En un país que no universalizó el derecho a la educación hasta los años ochenta del pasado siglo, la ignorancia es un derecho. Porque a gran parte de la población le estaba vetado, por motivos económicos, el acceso a la formación más elemental. En los setenta y ochenta, en los campamentos del servicio militar se agrupaba a los quintos analfabetos (y había muchos) junto a los que eran universitarios para que éstos les escribieran y leyeran las cartas a la familia y a las novias. Buena parte de la ciudadanía tenía que conformarse, en el mejor de los casos, con una enseñanza primaria que finalizaba a los 14 años, edad en la que a muchos los ponían a trabajar. De forma que se puede comprender que en medio de un minuto de silencio por un atentado salga un energúmeno ignorante, en realidad más de uno, porque este personal tiene tendencia a agruparse. Son gente con derecho a su ignorancia. No es lo mismo que quien ha tenido oportunidad de formarse y, además, cuenta con la posibilidad de asesorarse porque le pagan los asesores. A precio de oro, por cierto. Así ocurre con Joaquim Forn, Jordi Turull o, claro, Laura Borràs.

Que los gritones de turno no sean capaces de acceder a la información que establece claramente quién y cómo realizó el atentado de hace cinco años, puede resultar lamentable (hoy hay medios para vencer ese desconocimiento), pero que los dirigentes de Junts per Cat se empecinen en la teoría de la conspiración sólo se explica por su mala fe. Si son ignorantes es porque quieren. Forn fue, qué casualidad, el máximo responsable de la policía catalana, de modo que las infundadas sospechas que propala tienen toda la pinta de ser una cortina de humo para ocultar su propia incompetencia.

La actitud de este personal tiene antecedentes claros: Aznar cuando se produjo en 2004 el atentado del 11 M en Madrid. Él mismo se dedicó a llamar a directores de diarios para afirmar que el atentado lo había cometido ETA y no un grupo islamista, pensando que eso le daría votos en las elecciones que iban a celebrarse en breve. Mentía y era plenamente consciente de ello. Del mismo modo que un sector del independentismo miente cuando atribuye el atentado del 17 de agosto en la Rambla y Cambrils al “Estado español”. Unos y otros están encantados de presentarse como víctimas para ocultar su vocación de verdugos.
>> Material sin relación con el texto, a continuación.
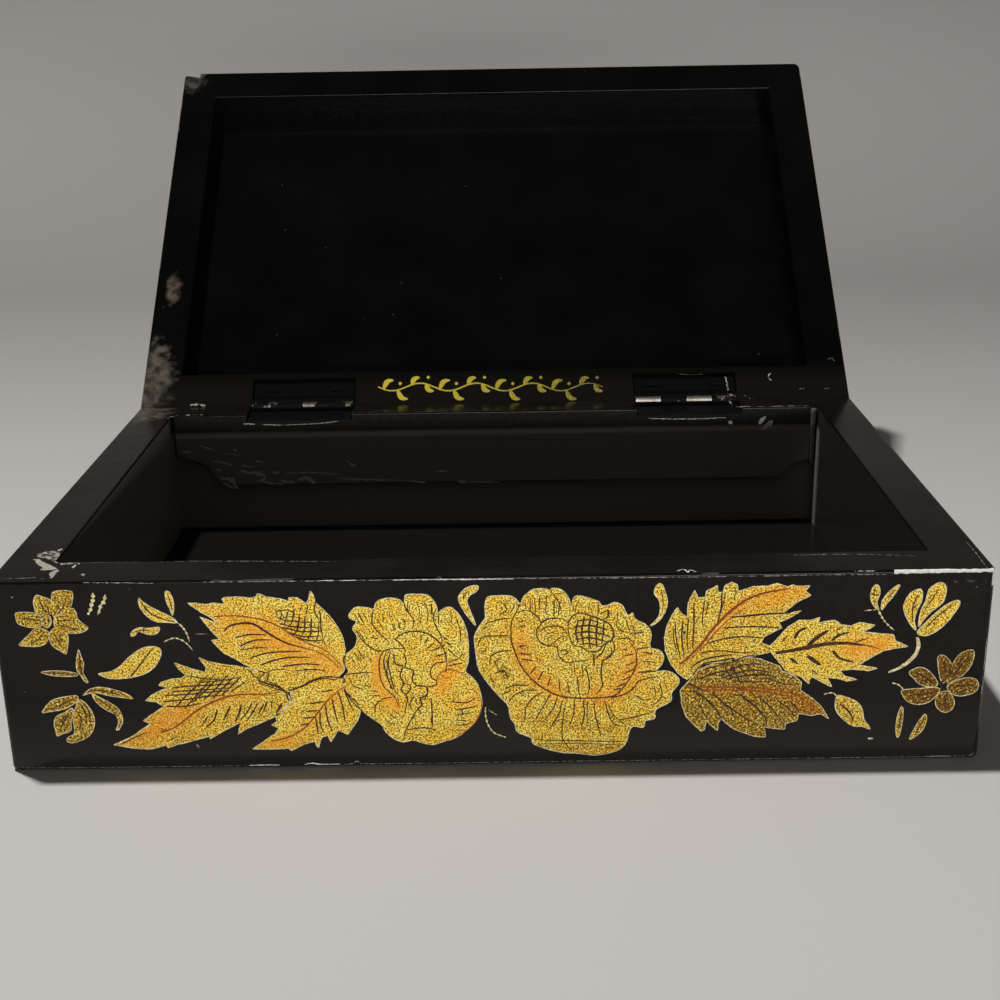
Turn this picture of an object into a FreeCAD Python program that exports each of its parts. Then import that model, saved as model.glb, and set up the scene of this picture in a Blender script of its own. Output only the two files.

La realidad, para estos individuos, no importa. Lo único que vale es interpretarla de forma que les favorezca. Igual que Aznar prefería que el atentado fuera cosa de ETA, Junts se emperra en que el “Estado español” sea cómplice directo o indirecto de los hechos, aunque no haya ni un sólo dato a favor de esa interpretación. PP y Junts emplean la misma táctica. Una vez más.

Al calor del empleo de la mentira ha ido medrando una serie de políticos que tienen como denominador común la desfachatez: Laura Borràs, Carles Puigdemont, Joaquim Torra, Joaquim Forn, Isabel Díaz Ayuso, Boris Johnson, Donald Trump, Jair Bolsonaro. Personas sin miramientos ni respetos hacia nada que no sea la propia voluntad. La verdad, por supuesto, sólo lo es si les beneficia. En caso contrario, se inventa otra. O se paga a alguien para que la invente y difunda.

En el caso catalán, lo más grotesco es que este comportamiento se parece al que Machado atribuía a Castilla que “desdeñosa, desprecia cuanto ignora”, un territorio que el independentismo dice aborrecer. Borràs y compañía responden a lo que algunos psicólogos catalogan como casos conspicuos de narcisismo. En un texto colectivo reciente, titulado ¿Por qué el narcisismo encuentra tan atractivas las teorías conspiratorias? se puede apreciar cómo este tipo de trastorno, que le convierte a uno en el mejor de los mejores, sirve para afirmar “la propia superioridad y el derecho a un tratamiento especial”, como hacen los independentistas. Y, al mismo tiempo facilita abrazar las teorías de la conspiración. Estos tipos son crédulos con las propias versiones y, con frecuencia, paranoicos convencidos de que todo el mundo se levanta pensando en cómo fastidiarlos. Como si el mundo no tuviera otra cosa que hacer.

Y cuando se les pilla, no dudan, como los niños chicos, en mentir y afirmar que todo les pasa por ser tan guapos y defender al país más guapo del mundo, en cuyo nombre se puede mentir, gritar, agredir, cobrar comisiones, otorgar contratos sin concurso y negar a los demás incluso el derecho a venerar a sus difuntos.